# WHAT TO DO
Your answer should be a single number: the count of lines containing "down".
** BEGIN **
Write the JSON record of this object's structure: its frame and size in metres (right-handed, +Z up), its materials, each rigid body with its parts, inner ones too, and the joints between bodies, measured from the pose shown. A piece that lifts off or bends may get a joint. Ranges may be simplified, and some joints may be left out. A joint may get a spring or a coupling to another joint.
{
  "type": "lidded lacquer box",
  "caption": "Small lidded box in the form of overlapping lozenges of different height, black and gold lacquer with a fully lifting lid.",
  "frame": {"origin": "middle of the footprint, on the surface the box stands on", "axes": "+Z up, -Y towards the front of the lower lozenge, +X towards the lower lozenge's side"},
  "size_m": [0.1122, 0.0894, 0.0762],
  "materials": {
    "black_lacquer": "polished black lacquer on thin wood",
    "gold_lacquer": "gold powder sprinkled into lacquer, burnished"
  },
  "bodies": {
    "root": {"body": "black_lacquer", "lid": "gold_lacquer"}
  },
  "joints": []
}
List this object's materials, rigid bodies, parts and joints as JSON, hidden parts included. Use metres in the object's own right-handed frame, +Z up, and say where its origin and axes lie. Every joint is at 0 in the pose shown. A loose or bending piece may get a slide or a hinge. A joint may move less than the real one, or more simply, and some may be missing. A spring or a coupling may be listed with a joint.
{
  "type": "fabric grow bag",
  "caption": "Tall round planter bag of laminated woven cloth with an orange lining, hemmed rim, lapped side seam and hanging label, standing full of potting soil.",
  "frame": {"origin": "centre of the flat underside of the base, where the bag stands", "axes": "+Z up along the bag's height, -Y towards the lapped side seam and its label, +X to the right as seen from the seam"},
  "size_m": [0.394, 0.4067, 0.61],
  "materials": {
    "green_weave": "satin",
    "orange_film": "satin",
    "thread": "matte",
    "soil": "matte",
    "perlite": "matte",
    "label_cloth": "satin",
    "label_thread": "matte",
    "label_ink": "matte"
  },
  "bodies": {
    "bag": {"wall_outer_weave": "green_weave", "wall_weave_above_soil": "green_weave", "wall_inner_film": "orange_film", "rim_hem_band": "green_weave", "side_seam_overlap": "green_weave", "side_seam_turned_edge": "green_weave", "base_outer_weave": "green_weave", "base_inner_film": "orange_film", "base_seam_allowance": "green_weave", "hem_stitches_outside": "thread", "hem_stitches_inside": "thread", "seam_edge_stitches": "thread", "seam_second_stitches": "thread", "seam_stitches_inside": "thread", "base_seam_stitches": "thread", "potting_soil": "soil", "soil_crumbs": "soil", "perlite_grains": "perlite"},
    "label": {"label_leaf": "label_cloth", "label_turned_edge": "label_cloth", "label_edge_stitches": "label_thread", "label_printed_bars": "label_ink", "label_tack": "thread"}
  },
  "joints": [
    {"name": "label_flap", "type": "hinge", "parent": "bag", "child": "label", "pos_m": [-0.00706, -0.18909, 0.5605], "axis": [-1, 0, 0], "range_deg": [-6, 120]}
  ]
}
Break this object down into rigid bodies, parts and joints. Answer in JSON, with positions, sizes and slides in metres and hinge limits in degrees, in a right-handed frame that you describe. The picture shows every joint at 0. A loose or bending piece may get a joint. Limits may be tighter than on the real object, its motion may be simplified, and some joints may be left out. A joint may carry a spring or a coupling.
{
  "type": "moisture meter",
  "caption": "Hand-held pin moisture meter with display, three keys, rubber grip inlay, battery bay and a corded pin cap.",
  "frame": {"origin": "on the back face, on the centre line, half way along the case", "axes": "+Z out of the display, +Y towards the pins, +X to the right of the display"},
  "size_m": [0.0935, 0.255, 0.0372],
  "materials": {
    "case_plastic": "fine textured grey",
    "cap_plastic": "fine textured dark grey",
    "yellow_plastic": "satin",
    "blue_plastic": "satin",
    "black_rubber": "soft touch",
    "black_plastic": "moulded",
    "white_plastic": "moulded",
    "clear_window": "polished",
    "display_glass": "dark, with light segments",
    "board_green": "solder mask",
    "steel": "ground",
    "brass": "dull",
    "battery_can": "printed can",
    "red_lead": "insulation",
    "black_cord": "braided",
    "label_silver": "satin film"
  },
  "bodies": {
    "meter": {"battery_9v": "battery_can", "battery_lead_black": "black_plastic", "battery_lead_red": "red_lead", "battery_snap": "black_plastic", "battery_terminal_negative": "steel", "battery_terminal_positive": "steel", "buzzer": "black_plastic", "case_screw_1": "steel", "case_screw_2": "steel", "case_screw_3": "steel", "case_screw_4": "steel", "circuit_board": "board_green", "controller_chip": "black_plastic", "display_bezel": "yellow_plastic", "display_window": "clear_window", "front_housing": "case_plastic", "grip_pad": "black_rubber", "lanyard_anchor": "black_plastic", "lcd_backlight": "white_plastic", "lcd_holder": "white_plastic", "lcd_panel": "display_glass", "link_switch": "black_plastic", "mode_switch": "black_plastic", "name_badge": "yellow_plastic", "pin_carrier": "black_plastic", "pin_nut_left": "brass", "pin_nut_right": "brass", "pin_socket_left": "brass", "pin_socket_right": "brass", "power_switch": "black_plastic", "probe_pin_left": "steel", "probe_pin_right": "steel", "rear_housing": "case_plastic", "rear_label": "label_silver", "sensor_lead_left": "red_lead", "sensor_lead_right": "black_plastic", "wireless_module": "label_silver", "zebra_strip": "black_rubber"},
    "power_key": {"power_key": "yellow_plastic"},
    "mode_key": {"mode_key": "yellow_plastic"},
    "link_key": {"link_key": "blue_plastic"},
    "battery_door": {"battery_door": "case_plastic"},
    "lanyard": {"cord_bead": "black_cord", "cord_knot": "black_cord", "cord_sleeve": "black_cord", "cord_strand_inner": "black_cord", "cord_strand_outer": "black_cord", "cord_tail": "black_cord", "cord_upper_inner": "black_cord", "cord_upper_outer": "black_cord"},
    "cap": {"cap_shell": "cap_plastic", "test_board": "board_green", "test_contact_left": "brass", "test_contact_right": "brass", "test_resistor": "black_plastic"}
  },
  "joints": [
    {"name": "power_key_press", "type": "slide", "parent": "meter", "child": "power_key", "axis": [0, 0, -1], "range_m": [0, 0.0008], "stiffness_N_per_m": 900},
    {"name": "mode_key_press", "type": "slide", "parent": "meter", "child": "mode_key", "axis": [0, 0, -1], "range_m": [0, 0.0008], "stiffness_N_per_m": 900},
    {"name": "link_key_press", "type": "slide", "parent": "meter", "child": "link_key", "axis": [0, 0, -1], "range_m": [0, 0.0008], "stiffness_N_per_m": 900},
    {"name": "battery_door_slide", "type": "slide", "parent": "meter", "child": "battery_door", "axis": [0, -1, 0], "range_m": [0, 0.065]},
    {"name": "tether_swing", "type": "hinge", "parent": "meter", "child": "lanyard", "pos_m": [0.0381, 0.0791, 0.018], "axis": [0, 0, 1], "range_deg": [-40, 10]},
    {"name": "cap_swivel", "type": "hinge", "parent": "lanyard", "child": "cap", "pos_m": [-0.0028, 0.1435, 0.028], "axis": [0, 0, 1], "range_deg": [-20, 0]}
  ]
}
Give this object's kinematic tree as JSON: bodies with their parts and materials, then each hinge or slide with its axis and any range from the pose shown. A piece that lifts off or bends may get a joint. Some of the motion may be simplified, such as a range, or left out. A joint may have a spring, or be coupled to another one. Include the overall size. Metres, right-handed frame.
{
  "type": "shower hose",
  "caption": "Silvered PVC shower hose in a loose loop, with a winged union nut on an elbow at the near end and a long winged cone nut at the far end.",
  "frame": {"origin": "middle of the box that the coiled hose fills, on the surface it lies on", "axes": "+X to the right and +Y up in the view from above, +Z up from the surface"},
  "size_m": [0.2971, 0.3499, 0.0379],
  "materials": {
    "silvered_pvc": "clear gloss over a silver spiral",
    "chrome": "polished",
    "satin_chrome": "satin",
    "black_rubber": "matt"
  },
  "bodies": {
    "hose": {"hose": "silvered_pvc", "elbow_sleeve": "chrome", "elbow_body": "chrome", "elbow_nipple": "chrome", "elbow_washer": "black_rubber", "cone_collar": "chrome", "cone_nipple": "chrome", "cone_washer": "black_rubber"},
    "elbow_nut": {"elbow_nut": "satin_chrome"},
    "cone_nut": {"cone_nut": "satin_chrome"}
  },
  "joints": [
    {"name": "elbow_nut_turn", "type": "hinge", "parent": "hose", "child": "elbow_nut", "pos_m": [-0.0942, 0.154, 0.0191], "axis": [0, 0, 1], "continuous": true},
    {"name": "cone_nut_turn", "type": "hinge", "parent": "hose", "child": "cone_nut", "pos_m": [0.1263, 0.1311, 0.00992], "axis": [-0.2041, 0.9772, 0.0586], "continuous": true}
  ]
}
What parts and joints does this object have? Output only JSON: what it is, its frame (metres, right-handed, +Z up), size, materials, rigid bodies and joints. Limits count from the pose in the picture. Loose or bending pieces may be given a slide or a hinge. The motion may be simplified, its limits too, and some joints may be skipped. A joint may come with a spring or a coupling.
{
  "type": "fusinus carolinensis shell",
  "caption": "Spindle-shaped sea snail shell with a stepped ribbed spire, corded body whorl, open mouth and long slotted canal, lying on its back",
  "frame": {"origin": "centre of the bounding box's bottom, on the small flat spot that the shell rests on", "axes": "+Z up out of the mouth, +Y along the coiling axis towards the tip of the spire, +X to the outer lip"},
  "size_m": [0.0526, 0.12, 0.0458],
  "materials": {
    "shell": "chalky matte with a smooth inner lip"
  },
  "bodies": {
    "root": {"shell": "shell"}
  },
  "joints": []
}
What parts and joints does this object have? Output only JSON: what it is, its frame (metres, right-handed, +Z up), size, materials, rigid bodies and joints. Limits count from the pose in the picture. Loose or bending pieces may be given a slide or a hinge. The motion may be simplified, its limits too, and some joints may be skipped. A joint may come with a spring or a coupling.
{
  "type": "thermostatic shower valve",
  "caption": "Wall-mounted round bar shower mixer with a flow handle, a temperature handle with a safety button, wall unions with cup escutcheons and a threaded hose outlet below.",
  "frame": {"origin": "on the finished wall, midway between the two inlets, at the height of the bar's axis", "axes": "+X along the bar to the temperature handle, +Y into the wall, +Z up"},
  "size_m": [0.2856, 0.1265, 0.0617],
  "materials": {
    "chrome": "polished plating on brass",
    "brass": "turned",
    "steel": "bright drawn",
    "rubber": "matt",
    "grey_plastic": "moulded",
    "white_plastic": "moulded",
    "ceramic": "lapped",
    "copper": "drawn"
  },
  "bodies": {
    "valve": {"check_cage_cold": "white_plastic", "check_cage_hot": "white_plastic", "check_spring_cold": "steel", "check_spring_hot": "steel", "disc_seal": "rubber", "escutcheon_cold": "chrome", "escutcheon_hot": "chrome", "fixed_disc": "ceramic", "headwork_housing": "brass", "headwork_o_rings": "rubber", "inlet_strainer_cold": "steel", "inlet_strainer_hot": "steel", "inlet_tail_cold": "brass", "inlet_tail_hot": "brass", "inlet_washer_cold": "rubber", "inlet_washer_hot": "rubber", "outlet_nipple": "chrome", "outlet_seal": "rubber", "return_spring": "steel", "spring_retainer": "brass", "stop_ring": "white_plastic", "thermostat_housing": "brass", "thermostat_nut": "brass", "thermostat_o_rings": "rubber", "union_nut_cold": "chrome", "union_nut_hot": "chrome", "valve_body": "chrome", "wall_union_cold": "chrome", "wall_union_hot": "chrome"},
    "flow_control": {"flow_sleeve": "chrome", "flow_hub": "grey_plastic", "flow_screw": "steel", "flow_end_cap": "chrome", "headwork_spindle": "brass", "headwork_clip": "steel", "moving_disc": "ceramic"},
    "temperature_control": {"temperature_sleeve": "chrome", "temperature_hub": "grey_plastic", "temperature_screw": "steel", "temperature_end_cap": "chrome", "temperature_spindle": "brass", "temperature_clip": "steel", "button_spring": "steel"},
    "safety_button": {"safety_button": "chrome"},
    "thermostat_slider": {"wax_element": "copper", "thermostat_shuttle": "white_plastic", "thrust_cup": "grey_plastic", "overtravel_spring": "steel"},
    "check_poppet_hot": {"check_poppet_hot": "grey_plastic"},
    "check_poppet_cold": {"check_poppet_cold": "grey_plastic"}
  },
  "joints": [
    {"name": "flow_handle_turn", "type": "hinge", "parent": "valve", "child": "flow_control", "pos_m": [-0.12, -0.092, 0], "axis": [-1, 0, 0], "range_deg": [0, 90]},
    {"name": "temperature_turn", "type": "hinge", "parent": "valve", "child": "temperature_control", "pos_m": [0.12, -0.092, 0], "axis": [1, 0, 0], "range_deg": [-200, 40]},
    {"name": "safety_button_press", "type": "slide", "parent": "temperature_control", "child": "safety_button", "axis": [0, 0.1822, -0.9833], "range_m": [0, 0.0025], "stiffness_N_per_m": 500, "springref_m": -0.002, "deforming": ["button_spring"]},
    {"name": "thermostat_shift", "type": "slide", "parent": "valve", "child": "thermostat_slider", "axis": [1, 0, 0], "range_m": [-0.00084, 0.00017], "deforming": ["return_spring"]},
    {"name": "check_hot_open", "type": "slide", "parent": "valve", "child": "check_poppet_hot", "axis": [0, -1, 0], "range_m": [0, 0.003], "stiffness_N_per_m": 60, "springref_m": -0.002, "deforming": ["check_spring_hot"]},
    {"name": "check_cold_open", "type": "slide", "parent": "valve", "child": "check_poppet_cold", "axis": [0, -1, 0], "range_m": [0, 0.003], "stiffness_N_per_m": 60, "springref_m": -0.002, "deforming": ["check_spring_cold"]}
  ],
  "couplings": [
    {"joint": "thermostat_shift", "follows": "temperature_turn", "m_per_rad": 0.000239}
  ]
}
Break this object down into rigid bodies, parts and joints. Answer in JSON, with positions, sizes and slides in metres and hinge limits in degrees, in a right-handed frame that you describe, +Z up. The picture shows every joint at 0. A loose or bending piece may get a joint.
** END **
# WRITTEN SOLUTION
2